“Her sister kept saying her phone is there,” Kathy Clark, Haily and Emily’s mother, said Thursday. “We said, ‘No, it got destroyed.’”
Even after visiting the site of the April 22 Interstate 16 crash that killed Emily Clark and five classmates, Haily wasn’t convinced. She even had a dream, she told her parents, that the phone was found near Emily’s grave.
“I know that was Emily saying my phone is still alive,” Haily told her parents.
The wreck that killed 20-year-old Emily also claimed the lives of Morgan Bass, 20, of Leesburg, Abbie Deloach, 21, of Savannah, Catherine “McKay” Pittman, 21, of Alpharetta, and Caitlyn Baggett, 21, of Millen. Emily’s parents couldn’t imagine a phone surviving the crash.
But a phone call one week ago changed everything. It was the Cobb County family’s lawyer, saying he had received from police some items from the crash site. Included was a phone in a turquoise case. It was Emily’s.
“That’s Emily’s phone,” Kathy Clark said. “We just knew by looking at it.”
The family was amazed that the iPhone still worked.

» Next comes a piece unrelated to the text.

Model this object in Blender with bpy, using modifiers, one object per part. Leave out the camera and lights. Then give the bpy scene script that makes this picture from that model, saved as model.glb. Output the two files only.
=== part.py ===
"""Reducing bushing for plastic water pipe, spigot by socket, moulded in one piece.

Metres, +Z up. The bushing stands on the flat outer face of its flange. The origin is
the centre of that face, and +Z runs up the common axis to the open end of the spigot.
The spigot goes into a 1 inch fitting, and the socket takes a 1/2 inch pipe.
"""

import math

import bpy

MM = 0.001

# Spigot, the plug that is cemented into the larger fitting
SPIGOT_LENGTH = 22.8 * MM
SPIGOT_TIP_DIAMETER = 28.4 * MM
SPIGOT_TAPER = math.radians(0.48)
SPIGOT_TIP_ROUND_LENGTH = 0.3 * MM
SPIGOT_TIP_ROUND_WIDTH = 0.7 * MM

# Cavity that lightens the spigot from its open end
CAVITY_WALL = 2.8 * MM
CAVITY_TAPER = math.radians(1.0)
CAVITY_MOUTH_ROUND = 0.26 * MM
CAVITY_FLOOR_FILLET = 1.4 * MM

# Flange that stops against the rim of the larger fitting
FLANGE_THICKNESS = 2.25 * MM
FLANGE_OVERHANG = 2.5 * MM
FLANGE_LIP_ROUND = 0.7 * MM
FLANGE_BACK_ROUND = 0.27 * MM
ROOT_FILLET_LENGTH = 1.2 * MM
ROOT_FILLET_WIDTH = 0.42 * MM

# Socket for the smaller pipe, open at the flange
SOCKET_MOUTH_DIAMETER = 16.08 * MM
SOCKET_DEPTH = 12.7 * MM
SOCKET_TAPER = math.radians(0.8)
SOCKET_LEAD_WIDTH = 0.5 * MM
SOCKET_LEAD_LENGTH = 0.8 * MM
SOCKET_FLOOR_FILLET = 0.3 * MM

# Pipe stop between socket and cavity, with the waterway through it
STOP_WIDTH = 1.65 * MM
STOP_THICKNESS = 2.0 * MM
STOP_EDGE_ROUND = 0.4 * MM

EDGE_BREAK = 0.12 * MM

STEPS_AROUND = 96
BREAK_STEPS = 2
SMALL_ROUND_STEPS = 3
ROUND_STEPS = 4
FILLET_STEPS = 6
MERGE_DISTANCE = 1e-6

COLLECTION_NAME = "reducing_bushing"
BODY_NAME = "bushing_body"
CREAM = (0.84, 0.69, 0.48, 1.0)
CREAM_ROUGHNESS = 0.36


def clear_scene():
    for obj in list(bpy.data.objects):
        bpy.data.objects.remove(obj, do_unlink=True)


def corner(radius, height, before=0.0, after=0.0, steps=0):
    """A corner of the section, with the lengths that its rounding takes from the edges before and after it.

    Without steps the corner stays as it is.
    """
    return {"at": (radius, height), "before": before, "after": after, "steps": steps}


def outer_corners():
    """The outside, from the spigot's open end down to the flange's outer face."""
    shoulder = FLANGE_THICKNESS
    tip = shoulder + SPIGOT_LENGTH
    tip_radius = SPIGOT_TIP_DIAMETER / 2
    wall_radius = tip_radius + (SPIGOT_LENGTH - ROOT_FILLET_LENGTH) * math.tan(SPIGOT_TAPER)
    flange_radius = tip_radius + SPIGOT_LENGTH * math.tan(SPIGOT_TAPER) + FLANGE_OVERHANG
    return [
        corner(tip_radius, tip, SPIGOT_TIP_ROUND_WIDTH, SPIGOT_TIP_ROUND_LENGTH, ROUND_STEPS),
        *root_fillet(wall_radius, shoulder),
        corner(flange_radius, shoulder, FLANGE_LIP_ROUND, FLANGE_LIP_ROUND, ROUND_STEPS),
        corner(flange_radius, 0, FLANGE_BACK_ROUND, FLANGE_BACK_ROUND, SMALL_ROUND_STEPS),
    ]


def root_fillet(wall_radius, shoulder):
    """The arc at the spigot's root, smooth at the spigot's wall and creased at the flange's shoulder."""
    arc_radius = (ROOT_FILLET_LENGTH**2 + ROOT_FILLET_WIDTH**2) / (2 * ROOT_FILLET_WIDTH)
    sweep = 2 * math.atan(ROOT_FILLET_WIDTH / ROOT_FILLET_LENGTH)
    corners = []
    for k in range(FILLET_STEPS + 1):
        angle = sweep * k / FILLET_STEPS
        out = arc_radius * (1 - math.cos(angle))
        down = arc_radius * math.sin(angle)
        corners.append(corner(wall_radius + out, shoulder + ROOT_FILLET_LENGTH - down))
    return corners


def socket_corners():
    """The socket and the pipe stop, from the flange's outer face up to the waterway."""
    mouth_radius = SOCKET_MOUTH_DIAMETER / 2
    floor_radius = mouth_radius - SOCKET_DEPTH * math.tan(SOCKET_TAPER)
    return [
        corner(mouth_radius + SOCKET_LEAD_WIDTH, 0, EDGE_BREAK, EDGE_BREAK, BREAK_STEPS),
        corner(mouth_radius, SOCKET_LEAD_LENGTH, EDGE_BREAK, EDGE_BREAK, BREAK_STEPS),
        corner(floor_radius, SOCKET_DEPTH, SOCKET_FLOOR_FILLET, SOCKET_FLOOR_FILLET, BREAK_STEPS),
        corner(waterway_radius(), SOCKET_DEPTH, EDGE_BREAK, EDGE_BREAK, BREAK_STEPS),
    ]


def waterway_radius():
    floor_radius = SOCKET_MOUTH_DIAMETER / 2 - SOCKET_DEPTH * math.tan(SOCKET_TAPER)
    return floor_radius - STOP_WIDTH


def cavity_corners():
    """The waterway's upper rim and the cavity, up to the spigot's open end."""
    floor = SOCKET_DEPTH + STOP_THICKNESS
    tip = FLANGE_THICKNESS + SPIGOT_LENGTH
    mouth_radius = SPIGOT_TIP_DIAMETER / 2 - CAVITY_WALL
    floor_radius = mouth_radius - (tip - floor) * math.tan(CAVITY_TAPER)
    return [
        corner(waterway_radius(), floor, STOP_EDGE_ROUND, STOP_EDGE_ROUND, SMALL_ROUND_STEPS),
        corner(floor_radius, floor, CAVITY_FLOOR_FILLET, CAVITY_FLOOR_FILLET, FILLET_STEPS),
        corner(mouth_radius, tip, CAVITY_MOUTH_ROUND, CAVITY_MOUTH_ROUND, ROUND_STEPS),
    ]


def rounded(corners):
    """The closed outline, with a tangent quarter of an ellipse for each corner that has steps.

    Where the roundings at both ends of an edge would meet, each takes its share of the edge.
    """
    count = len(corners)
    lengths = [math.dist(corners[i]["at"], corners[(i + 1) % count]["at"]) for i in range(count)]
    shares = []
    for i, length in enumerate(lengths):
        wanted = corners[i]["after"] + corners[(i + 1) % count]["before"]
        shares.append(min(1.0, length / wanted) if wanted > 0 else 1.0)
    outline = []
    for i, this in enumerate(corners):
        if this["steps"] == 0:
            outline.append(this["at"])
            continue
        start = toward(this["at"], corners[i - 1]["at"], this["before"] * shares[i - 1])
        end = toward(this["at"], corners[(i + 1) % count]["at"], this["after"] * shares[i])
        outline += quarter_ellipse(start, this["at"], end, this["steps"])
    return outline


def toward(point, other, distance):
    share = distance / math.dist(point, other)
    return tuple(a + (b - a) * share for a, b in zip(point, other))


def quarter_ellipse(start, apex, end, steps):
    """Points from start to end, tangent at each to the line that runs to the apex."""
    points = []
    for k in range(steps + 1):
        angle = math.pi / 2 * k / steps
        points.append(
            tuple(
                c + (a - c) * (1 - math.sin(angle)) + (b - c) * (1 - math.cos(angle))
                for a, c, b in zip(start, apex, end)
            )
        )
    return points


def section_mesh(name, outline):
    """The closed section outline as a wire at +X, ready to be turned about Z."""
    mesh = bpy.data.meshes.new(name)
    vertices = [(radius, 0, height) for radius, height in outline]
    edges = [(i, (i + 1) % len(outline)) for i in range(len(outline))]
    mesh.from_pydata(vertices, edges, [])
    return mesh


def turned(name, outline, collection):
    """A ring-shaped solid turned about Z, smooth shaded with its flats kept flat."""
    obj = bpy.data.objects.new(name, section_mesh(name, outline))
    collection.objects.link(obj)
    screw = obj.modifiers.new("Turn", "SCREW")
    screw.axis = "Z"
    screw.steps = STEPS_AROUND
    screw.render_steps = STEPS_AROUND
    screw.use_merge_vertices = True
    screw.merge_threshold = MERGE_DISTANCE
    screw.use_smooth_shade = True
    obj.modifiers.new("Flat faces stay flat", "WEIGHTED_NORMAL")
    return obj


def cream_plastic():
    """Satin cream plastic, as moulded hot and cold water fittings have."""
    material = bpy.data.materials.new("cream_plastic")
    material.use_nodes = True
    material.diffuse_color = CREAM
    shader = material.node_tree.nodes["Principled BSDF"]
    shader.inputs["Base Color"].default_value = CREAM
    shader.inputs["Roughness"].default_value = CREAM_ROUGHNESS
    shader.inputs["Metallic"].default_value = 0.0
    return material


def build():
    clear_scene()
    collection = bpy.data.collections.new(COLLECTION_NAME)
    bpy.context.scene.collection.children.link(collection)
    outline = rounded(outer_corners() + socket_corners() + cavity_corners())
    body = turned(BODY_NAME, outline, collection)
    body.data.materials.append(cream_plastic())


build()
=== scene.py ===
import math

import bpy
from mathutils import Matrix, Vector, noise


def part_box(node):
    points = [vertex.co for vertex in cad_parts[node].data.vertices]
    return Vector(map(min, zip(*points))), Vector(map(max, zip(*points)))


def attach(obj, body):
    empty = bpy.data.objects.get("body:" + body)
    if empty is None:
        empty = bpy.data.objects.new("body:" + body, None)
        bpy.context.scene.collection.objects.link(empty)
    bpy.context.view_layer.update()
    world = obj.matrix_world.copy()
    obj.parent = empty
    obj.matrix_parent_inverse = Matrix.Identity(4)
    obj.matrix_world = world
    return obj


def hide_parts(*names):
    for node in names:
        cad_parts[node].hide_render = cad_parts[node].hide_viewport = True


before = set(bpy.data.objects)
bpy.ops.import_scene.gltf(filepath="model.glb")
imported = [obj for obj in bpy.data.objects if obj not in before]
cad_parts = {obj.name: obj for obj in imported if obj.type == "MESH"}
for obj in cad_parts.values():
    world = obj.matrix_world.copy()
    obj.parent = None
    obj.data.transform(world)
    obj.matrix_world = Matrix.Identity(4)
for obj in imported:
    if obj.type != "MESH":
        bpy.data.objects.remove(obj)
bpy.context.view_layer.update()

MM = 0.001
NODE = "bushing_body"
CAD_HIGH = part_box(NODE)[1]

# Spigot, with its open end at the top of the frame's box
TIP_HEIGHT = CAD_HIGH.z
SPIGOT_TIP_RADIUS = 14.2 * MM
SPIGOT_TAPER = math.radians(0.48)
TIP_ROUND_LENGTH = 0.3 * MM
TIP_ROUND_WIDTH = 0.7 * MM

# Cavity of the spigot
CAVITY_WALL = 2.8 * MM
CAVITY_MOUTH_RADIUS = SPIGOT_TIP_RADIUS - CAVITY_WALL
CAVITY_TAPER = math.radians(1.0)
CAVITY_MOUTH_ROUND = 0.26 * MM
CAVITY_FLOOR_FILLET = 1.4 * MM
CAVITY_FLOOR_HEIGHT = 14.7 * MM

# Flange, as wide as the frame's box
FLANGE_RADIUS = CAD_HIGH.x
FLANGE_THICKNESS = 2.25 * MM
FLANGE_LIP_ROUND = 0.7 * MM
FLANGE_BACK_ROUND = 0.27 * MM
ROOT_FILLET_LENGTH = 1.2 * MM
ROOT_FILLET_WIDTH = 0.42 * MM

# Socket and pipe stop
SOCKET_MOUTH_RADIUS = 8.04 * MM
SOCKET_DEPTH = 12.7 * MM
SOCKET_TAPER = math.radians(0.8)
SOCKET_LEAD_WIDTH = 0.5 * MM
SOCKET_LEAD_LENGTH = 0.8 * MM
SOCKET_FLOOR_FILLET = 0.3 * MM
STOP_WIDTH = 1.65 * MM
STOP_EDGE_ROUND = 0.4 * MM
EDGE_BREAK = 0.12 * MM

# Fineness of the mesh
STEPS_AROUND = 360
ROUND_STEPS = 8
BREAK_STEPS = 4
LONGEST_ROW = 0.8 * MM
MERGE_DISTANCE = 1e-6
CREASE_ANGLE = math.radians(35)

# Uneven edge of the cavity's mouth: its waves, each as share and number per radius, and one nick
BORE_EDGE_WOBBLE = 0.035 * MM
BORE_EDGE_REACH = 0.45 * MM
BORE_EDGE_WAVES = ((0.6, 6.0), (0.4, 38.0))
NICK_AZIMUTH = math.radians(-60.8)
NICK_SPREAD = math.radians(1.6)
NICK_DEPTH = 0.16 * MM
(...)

Still in one piece, it hardly looked like it had been through a wreck.
“It’s dirty, that’s all,” Kathy Clark said. “We don’t know how or where it was.”

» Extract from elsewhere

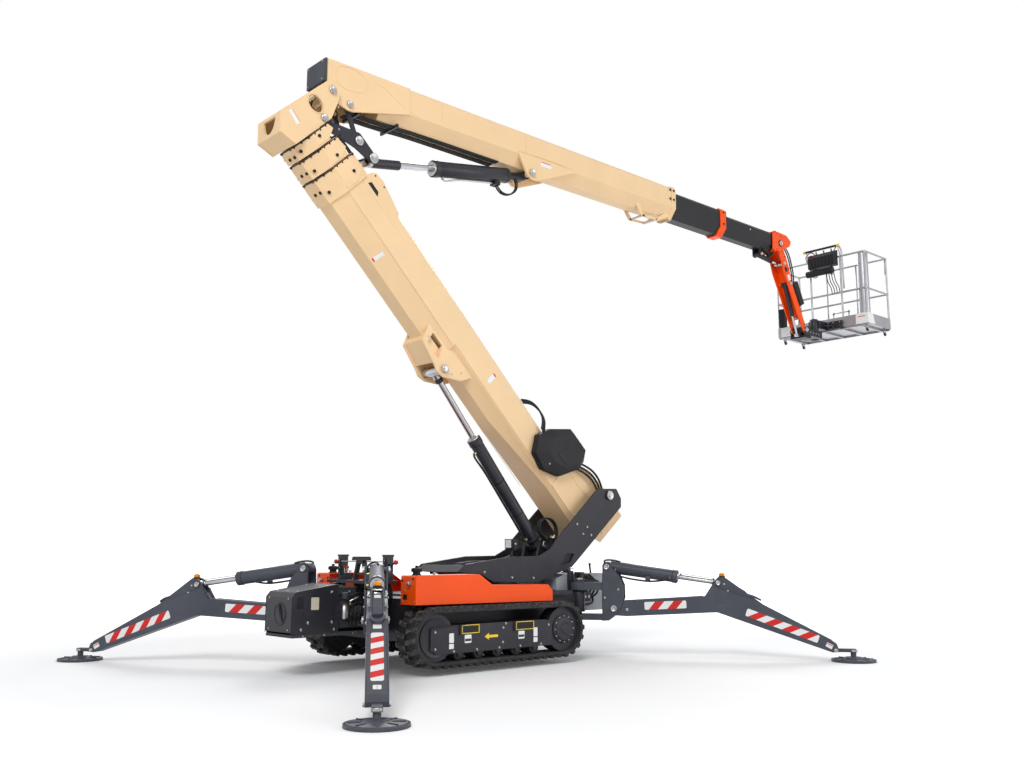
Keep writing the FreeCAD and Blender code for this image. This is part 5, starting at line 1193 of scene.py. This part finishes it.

On the phone, the family read several text messages from the day of the crash, friends and even a professor wanting assurance that Emily was OK. She didn’t live to respond.
But more important to the family are the pictures, hundreds of them, that Emily had saved on her phone. Family pictures from the Clark’s family visit to see Emily during her freshman year in Statesboro, and many other shots the Clarks had never seen.
It’s a gift the family never imagined it would receive, but one the three are grateful to have. Life without Emily has been an adjustment. The outpouring of support helps them make it through the darkest times, Kathy Clark said.
Recently, a scholarship was created in Emily’s name at Harrison High School, where she was an honor student and varsity cheerleader. Even strangers have reached out to the family with prayers.
“It’s just remarkable, and it’s all because of the people she affected through her life,” her mother said. “She’s even affecting people she didn’t know. That helps us get through.”
Fall was always Emily’s favorite time of year, her family said. From football games to cooler weather, she loved it all.
And although she didn’t live to fulfill her dream of becoming a nurse, Emily’s family knows her legacy will live on.
“God doesn’t make mistakes,” Kathy Clark said. “He knew that day he was taking them. And he knew that they had jobs they would still be doing.”